Sehen wir von dieser Aenderung des Azimutes der Bogenscheitel mit der Höhe ab und nehmen den mittleren Werth aus allen Beobachtungen, so ergiebt sich für Nain
Az. der Bogenscheitel = N. 2, º1 E., 1)
für Kingua-Fjord
Az. der Bogenscheitel = S. 34, º7 E.
E steht für Ost.]
Auf beiden Stationen weicht mithin das Azimut der Bogenscheitel um einen bedeutenden Werth von dem Azimut der magnetischen Kraft der Erde ab; während die Richtung der Strahlenelemente, wie es scheint, mit der Richtung der erdmagnetischen Kraft zusammenfällt, stehen die Zonen, auf denen jene Lichterscheinungen hauptsächlich stattfinden, nicht senkrecht dazu, wie man wohl erwarten sollte.

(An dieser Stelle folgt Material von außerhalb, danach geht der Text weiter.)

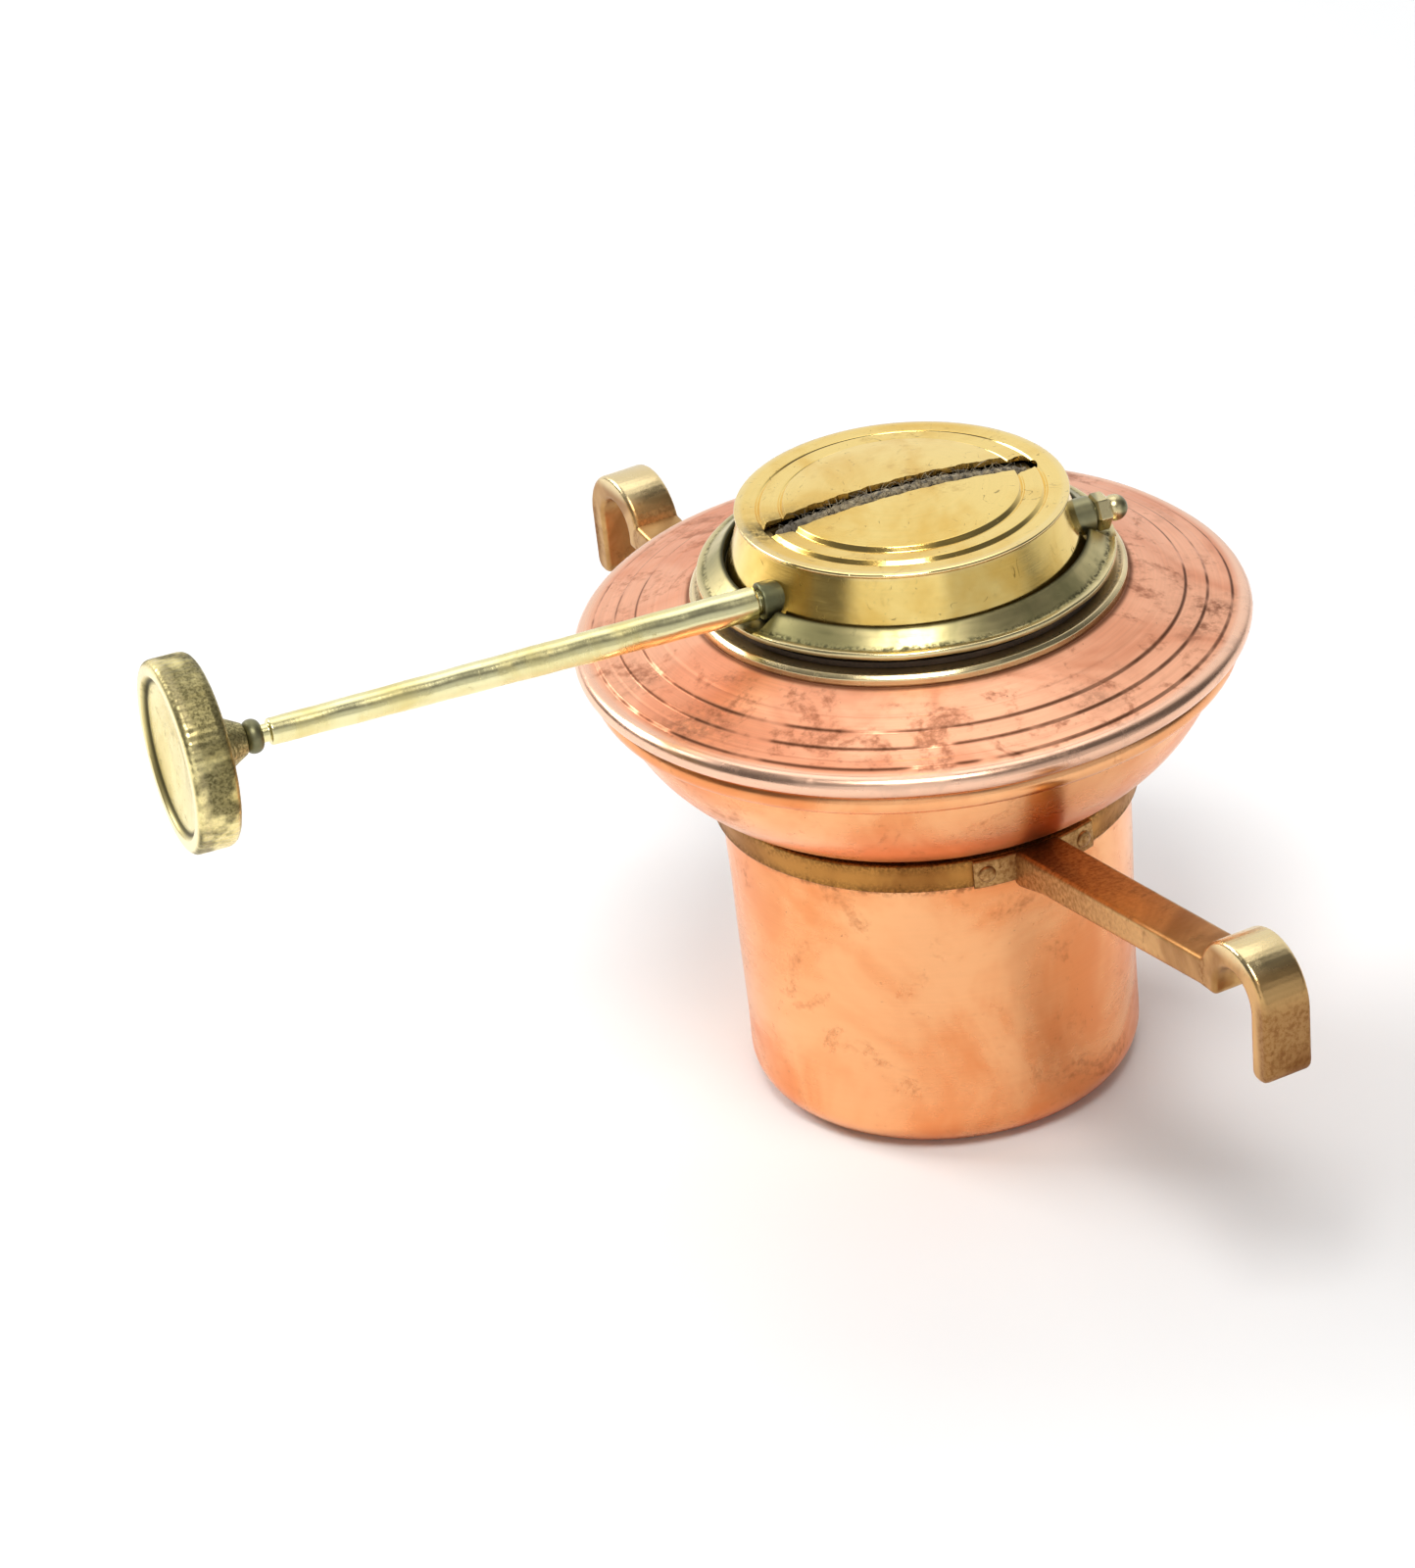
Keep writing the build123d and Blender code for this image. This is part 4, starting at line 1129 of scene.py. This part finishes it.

Es ist bekannt, daß die Polarlichterscheinungen an beiden Polen der Erde auf die höheren Breiten beschränkt sind, nur einzelne größere Erscheinungen werden auch unter niedereren Breiten beobachtet. Man könnte nun vielleicht denken, daß diese Zunahme um so größer würde, je näher man dem Pole käme, so daß in der Umgebung des Poles die Erscheinung sich am häufigsten zeigte; dies ist jedoch, wie alle Polarexpeditionen gezeigt haben, nicht der Fall; je weiter nördlich die Expeditionen drangen, um so seltener und weniger prächtig wurden die Erscheinungen. Es existirt vielmehr rund um die Erde herum eine Zone, wie dies von Herrn Fritz »Das Polarlicht«, Leipzig 1881, gezeigt ist, in welcher das Polarlicht am häufigsten und intensivesten auftritt, man übertreibt wohl nicht, wenn man sagt, daß an Orten, die in dieser Zone liegen, das Polarlicht nahezu in jeder hellen Nacht am Himmel strahlt. Nördlich wie südlich von dieser Zone nehmen die Häufigkeit und Intensität ab. Die Lage derselben, an welcher auch die neuesten Expeditionen wenig verändert haben, wird von Herrn Fritz in folgender Weise beschrieben:
»Diese Zone größter Häufigkeit und Intensität, welche sich auf dem größten Theile ihres Zuges bestimmen läßt, beginnt in der Nähe der Barrowspitze (72º N.), zieht sich über den großen Bärensee zur Hudsons-Bay, diese auf dem 60. Breitengrade schneidend, über Nain an der Labradorküste, südlich an Kap Farewell vorbei zwischen Island und den Far-Oer hindurch in die Nähe des Nordkaps in Norwegen und von da in das nördliche Eismeer. Sie umzieht die Nordkante von Nowaja-Semlja und das Kap Tscheljuskin, um sich in Sibiriens Osten, in der Länge von Nischnekolymak, wieder der Küste zu nähern und nach der Barrowstraße zurückzukehren. In wiefern durch die außerdeutschen Beobachtungen an dieser Bestimmung etwas geändert wird, kann erst ermessen werden, wenn dieses Material vollständig vorliegt. Die Beobachtungen von Kingua-Fjord und Nain bestätigen für diese Länge die Lage dieser Zone. Nach privaten Mitteilungen der dortigen Missionare scheint es allerdings, als läge die Maximalzone etwas nördlich von Nain.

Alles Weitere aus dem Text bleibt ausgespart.